Check out chapter 6 from 'Getting Real', by the folks at 37signals.
[<http://gettingreal.37signals.com/toc.php>]

The problem I had starting out, was following an exact process for going from
an idea to a Minimum Viable Product. Most importantly, I had trouble getting
past my designs (PSD) being messy.

\-----------

Since you have an idea already:

\- figure out what features your minimum viable product should contain

\- throw out a whole bunch of those features, till there's just a few main
ones, and you feel a little uneasy

\- turn those features into screens (paper mockups). as few as possible.

\- go from paper mockups to PSD's (photoshop). use dribble, themeforest,
forrst, etc. for inspiration. especially the 'minimalist' designs

\- or you could just use one of the 'admin themes' from themeforest. or
'bootstrap' by twitter.

\- chop the PSD to css/html. This is where it becomes (sorta) 'REAL'.

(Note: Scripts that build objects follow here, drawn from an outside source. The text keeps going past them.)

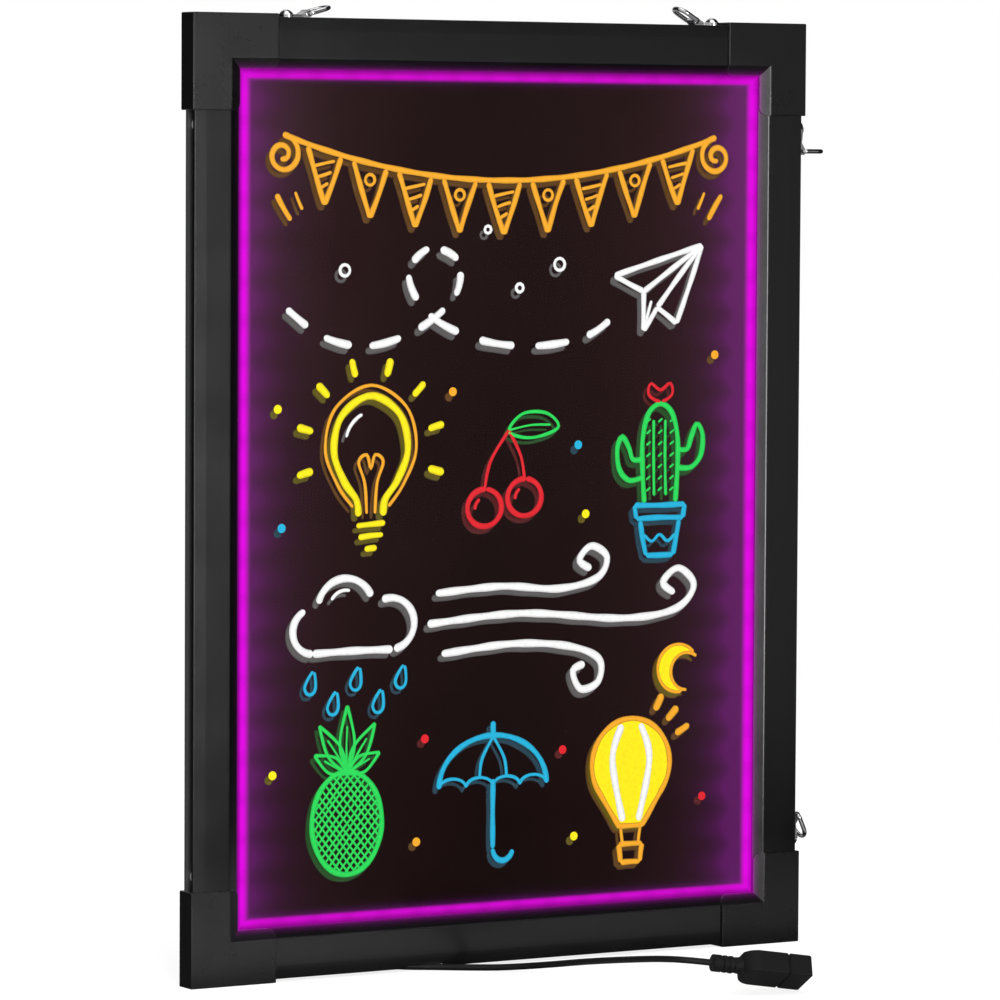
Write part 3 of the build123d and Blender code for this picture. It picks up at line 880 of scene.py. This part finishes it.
def drawCactus():
    trunk = [(72, -6), (71, 8), (71, 22), (74, 33), (80, 37), (86, 33), (89, 22), (89, 8), (88, -6)]
    leftArm = [(71, 5), (64, 4), (59, 9), (58, 18), (60.5, 23), (64, 18), (66, 13), (71, 13)]
    rightArm = [(89, 9), (96, 9), (101, 14), (102, 23), (99, 28), (96, 22), (94, 17), (89, 17)]
    for part in (trunk, leftArm, rightArm):
        bend("Green", part)
    for u in (77, 83):
        straight("Green", [(u, -3), (u - 0.4, 30)], "fine")
    for row in range(7):
        for u in (74, 80, 86):
            straight("Green", [(u - 1.1, row * 5 - 1), (u + 1.1, row * 5 + 0.6)], "hair")
    bend("Red", [(80, 38), (74, 41), (75, 46), (80, 43), (85, 46), (86, 41)], "fine", True)
    straight("Cyan", [(67, -7), (93, -7), (92, -13), (68, -13), (67, -7)])
    straight("Cyan", [(70, -14), (73, -29), (87, -29), (90, -14)])
    bend("Cyan", [(72, -20), (76, -23), (80, -20), (84, -23), (88, -20)], "fine")


def drawCloud():
    stroke("White", arc(-93, -56, 9.5, 9.5, 112, 272), "brush")
    stroke("White", arc(-77, -47, 13.5, 13, 22, 168), "brush")
    stroke("White", arc(-55, -54, 11.5, 11, -82, 112), "brush")
    straight("White", [(-93, -65.5), (-54, -65)], "brush")
    stroke("White", arc(-77, -47, 8, 8, 75, 150), "fine")
    for gust in (
        [(-33, -42), (0, -40), (28, -42), (48, -38), (53, -29), (45, -24), (39, -30), (45, -34)],
        [(-37, -55), (10, -52), (60, -56), (88, -53), (98, -43), (90, -35), (82, -41), (88, -46)],
        [(-30, -68), (5, -65), (33, -67), (49, -73), (49, -83), (40, -86), (36, -78), (42, -75)],
    ):
        bend("White", gust, "brush")
    for u, v in ((-94, -79), (-83, -88), (-72, -78), (-61, -88), (-50, -78)):
        drop = [(u + 1.5, v + 6), (u - 2.6, v), (u - 1.4, v - 3.4), (u + 1.4, v - 3.2), (u + 2.6, v)]
        bend("Cyan", drop, "fine", True)


def drawMoon():
    outer = arc(90, -79, 10.5, 10.5, 60, 300, -20)
    inner = arc(94.5, -80.5, 8.2, 8.2, 290, 72, -20)
    fill("Yellow", outer + inner)
    stroke("Orange", outer, "fine", layer=1)
    stroke("Orange", inner, "fine", layer=1)


def drawPineapple():
    u, v, across, up = -76, -138, 17, 22
    stroke("Green", arc(u, v, across, up), "pen", True)
    shares = [k / 7 for k in range(-6, 7)]
    for angle in (42, -42):
        hatch("Green", u, v, across - 1, up - 1, angle, shares)
    for lean, length in ((62, 18), (33, 25), (0, 29), (-33, 25), (-62, 18)):
        cosine, sine = heading(90 + lean)
        side = (-sine * 3.6, cosine * 3.6)
        ahead = (cosine * length, sine * length)
        root = (u, v + up - 1)
        tip = (root[0] + ahead[0], root[1] + ahead[1])
        for way in (-1, 1):
            bulge = (root[0] + ahead[0] * 0.45 + side[0] * way, root[1] + ahead[1] * 0.45 + side[1] * way)
            bend("Green", [root, bulge, tip], "fine")
        straight("Green", [root, (root[0] + ahead[0] * 0.7, root[1] + ahead[1] * 0.7)], "hair")


def drawUmbrella():
    u, v = -4, -126
    stroke("Cyan", arc(u, v, 27, 22, 0, 180))
    for k in range(4):
        stroke("Cyan", arc(u - 20.25 + 13.5 * k, v, 6.75, 4, 0, 180), "fine")
    for side in (-1, 1):
        bend("Cyan", [(u, v + 21.5), (u + side * 5.5, v + 12), (u + side * 6.75, v + 4)], "fine")
    straight("Cyan", [(u, v + 22), (u, v + 28)])
    straight("Cyan", [(u, v + 3), (u, v - 27)])
    stroke("Cyan", arc(u + 5, v - 27, 5, 5.5, 180, 350))


def drawBalloon():
    u, v, radius = 66, -120, 20
    lower = [(u + 6, v - 27), (u - 6, v - 27)]
    skin = arc(u, v, radius, radius, -38, 218) + lower[::-1]
    fill("Yellow", skin)
    for off in (-9.5, 9.5):
        stripe = smooth([(u + off * 0.5, v + 17.5), (u + off, v + 2), (u + off * 0.42, v - 25)])
        stroke("White", stripe, "brush", layer=1)
    stroke("Orange", skin, "pen", True, layer=1)
    straight("Orange", [(u - 5, v - 28), (u - 4, v - 35)], "fine")
    straight("Orange", [(u + 5, v - 28), (u + 4, v - 35)], "fine")
    straight("Orange", [(u - 6, v - 35), (u + 6, v - 35), (u + 5, v - 43), (u - 5, v - 43), (u - 6, v - 35)])
    for angle in (28, 45, 62):
        ray = heading(angle)
        straight("Orange", [(u + ray[0] * r, v + ray[1] * r) for r in (26, 34)], "brush")


def drawConfetti():
    for ink, u, v in (("Red", 31, -112), ("Yellow", 37, -150), ("Red", -38, -104), ("Orange", -42, -148),
                      ("Yellow", -112, -116), ("Red", 103, -136), ("Orange", 108, 58), ("Yellow", -110, 38),
                      ("Cyan", 38, 20), ("Orange", -25, 44), ("Cyan", -108, -12), ("Yellow", 42, -10)):
        fill(ink, arc(u, v, 1.9, 1.9, 0, 342))


for drawMotif in (
    drawBunting, drawPlane, drawBulb, drawCherries, drawCactus, drawCloud, drawMoon, drawPineapple,
    drawUmbrella, drawBalloon, drawConfetti,
):
    drawMotif()
print("doodles drawn:", sum(map(len, strokes.values())), "strokes")


# Ink meshes

def walkLine(line, places):
    # points at the given distances along a line
    gone, walked, found = 0.0, 0, []
    for distance in places:
        while walked < len(line) - 2 and distance > gone + math.dist(line[walked], line[walked + 1]):
            gone += math.dist(line[walked], line[walked + 1])
            walked += 1
        (ua, va), (ub, vb) = line[walked], line[walked + 1]
        step = math.dist(line[walked], line[walked + 1]) or 1
        share = (distance - gone) / step
        found.append((ua + (ub - ua) * share, va + (vb - va) * share))
    return found


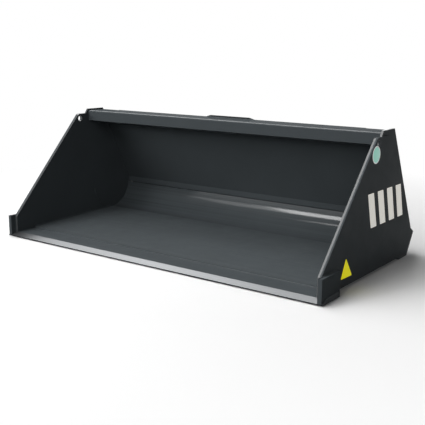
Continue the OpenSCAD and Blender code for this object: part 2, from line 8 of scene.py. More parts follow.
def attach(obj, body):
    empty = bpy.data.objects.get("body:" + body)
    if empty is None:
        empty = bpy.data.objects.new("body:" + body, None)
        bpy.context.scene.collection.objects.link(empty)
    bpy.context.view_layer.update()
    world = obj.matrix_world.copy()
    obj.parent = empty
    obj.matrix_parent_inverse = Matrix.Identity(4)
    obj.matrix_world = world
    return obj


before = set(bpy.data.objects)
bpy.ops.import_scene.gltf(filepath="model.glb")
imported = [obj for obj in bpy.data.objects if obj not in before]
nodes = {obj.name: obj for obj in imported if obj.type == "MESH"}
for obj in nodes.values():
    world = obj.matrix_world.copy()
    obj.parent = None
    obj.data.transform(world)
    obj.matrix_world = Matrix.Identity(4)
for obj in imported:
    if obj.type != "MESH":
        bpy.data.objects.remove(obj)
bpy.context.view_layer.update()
MM = 0.001
MID_S = 562.5  # depth of the model's origin behind the cutting edge's tip, in mm


def at(x, s, z):
    """A point of the drawing, across, depth and height in mm, as a point of the model in metres."""
    return Vector((x * MM, (s - MID_S) * MM, z * MM))


def bearing(azimuth, elevation):
    """Unit vector to a place so many degrees round from the front towards the right, and so many up."""
    azimuth, elevation = math.radians(azimuth), math.radians(elevation)
    level = math.cos(elevation)
    return Vector((math.sin(azimuth) * level, -math.cos(azimuth) * level, math.sin(elevation)))


# ---------------------------------------------------------------- camera
CAMERA_PLACE = (2.3849, -3.2463, 1.0456)
CAMERA_AZIMUTH, CAMERA_ELEVATION, CAMERA_ROLL = 36.065, 12.272, 0.485
SENSOR_WIDTH = 36.0
FOCAL_PIXELS, PICTURE_PIXELS = 753.9, 425.0


def place_camera():
    azimuth, roll = math.radians(CAMERA_AZIMUTH), math.radians(CAMERA_ROLL)
    back = bearing(CAMERA_AZIMUTH, CAMERA_ELEVATION)
    right = Vector((math.cos(azimuth), math.sin(azimuth), 0.0))
    up = back.cross(right)
    turned_right = right * math.cos(roll) + up * math.sin(roll)
    turned_up = up * math.cos(roll) - right * math.sin(roll)
    bpy.ops.object.camera_add(location=CAMERA_PLACE)
    camera = bpy.context.object
    camera.name = "photo_camera"
    camera.rotation_euler = Matrix((turned_right, turned_up, back)).transposed().to_euler()
    camera.data.sensor_width = SENSOR_WIDTH
    camera.data.lens = SENSOR_WIDTH * FOCAL_PIXELS / PICTURE_PIXELS
    camera.data.clip_end = 200.0
    bpy.context.scene.camera = camera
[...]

\- since you know basic java, I'd recommend you use php (almost similar
syntax, and tons of help online) to hack together your first app

//---EDIT---

I see you're interested in Rails. Personally, with history in c, c++, dotnet &
java, rails just seemed a little 'off'. Since you're familiar with java, I'd
highly recommend GRAILS: <http://grails.org/> as a viable/quicker alternative
to rails.

//---END EDIT---

\- don't stress about languages and platforms just yet. I'd spent weeks trying
to figure out which framework would make me sound more technically proficient
to a third party(investor perhaps?). The right answer always is, whatever gets
the job done ASAP.

\- consider using facebook/twitter for user account management. makes a lot of
stuff easier

\----------

One thing I'd fix going back, would be rewiring my process to having the PSD
chopped first(and played with), before writing any server-side code.

------
ianpurton
I can't see any reason why you couldn't start right now. You should be able to
complete the following with the skills you already have.

1\. Follow a Ruby Rails getting started article and create a blog app.

2\. Open a heroku account and deploy your app to the cloud.

You may experience a few hiccups along the way, but it will give you the
outline of how modern web apps are deployed and managed these days.

------
agileqr
Don't waste your time taking courses. You'll learn good things in those
courses you listed and you should take them, but they won't help you get a
product out the door - you can get started way earlier.

Just define your MVP and at each point along the way ask yourself "what do I
need to learn to complete feature X?" and then dig that information out online
and implement!

------
scott_lee
Same thing a lot of the other people said -- start building. It doesn't have
to be complex. Try new things and learn as you go.

Build a network. Get to know meet people who are better than you (skill-wise)
or at least have the same interests and also share what you know. Try
different events and meetups.

------
LarryMade
You have two years, start banging out stuff, make some mistakes and have
fun... [http://www.codinghorror.com/blog/2008/08/quantity-always-
tru...](http://www.codinghorror.com/blog/2008/08/quantity-always-trumps-
quality.html)

------
c_t_montgomery
Just build stuff. I'm a student taking a semester off to work with a startup,
and that's all they cared about when talking about hiring me. I'd stay that's
how it is for the majority of companies too - just build things.

------
PonyGumbo
Everybody approaches learning differently, but honestly, my recommendation
would be to go ahead and start building stuff.